I think you don’t live in the real world

– Last Updated: Jul-28-15 2:03 PM EST –

People learning make mistakes and need guidance. A new instructor is not prepared to know all. In this case, the instructor did not "put themselves in this position", loss of another instructor and the instructor's supervisor did.

Don't ever volunteer to mentor anyone, please.

kinda like you are doing to me

– Last Updated: Jul-28-15 3:06 PM EST –

If you have not learned an acceptable student to teacher ratio by the time you become an instructor then I suggest you are not ready to lead learners out onto the water. If you don't have enough gumption not to put yourself and others in this situation then you should go back and learn acceptable practices before leading new paddlers out onto the water. Some times one must take personal responsibility for one's actions. And BTW, the way to avoid on-line mentoring is to not post, otherwise live with other's opinions.
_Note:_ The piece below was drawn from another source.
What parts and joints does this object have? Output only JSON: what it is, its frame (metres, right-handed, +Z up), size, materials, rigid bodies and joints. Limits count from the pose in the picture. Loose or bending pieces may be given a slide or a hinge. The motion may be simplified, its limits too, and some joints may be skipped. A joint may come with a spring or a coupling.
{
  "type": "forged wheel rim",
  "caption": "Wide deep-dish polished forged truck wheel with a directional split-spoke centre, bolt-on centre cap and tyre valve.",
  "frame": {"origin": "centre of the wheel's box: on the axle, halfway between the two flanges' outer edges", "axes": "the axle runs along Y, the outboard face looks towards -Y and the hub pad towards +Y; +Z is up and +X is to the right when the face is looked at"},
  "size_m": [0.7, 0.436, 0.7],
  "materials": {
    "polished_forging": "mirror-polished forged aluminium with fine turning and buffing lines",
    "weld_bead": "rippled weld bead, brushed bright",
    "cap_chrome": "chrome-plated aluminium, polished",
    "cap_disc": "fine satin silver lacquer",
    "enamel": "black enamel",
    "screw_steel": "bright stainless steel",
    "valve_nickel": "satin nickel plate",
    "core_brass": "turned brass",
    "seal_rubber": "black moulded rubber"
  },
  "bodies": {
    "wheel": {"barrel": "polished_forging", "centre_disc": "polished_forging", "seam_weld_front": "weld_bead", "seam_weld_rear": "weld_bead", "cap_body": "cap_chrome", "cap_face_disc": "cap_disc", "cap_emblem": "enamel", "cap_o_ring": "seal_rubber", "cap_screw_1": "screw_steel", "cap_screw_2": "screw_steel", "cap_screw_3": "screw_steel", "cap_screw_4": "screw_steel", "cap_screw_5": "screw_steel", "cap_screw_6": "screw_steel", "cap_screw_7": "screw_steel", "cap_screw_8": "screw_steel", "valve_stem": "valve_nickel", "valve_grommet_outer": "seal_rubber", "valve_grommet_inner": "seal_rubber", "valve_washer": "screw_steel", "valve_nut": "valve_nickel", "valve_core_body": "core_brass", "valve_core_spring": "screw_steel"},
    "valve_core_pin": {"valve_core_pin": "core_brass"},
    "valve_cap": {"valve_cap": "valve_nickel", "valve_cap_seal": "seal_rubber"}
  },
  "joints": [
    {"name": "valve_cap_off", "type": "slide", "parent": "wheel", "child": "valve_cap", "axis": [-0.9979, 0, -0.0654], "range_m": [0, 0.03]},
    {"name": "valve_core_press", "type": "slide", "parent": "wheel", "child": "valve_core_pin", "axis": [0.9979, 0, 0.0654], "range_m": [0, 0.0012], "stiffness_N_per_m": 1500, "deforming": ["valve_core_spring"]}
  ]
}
you’re not paying attention

– Last Updated: Jul-28-15 3:12 PM EST –

The instructor never agreed to put themselves in the situation. Go back and read the OP's posts.

"coulda, woulda, shoulda". Well that's all fine and dandy, but we are where we are now, with several students signed up for a course, and an instructor seeking productive input. That's the point from which we should be starting, not some point in the past.

And I'm not mentoring you, I'm expressing my own opinion.

This is funny…
Your musings are just your opinions, but mine are mentoring. Oh well.

You are hardly likely to sway me to your point of view by stating that I don’t live in the real world. Might be a better approach to be less personal and keep things a bit more objective. BTW, for the last 20+ years I’ve instructed, mentored, and certified scores of paddlers all across the U.S. No shooting from the hip here, just total experience.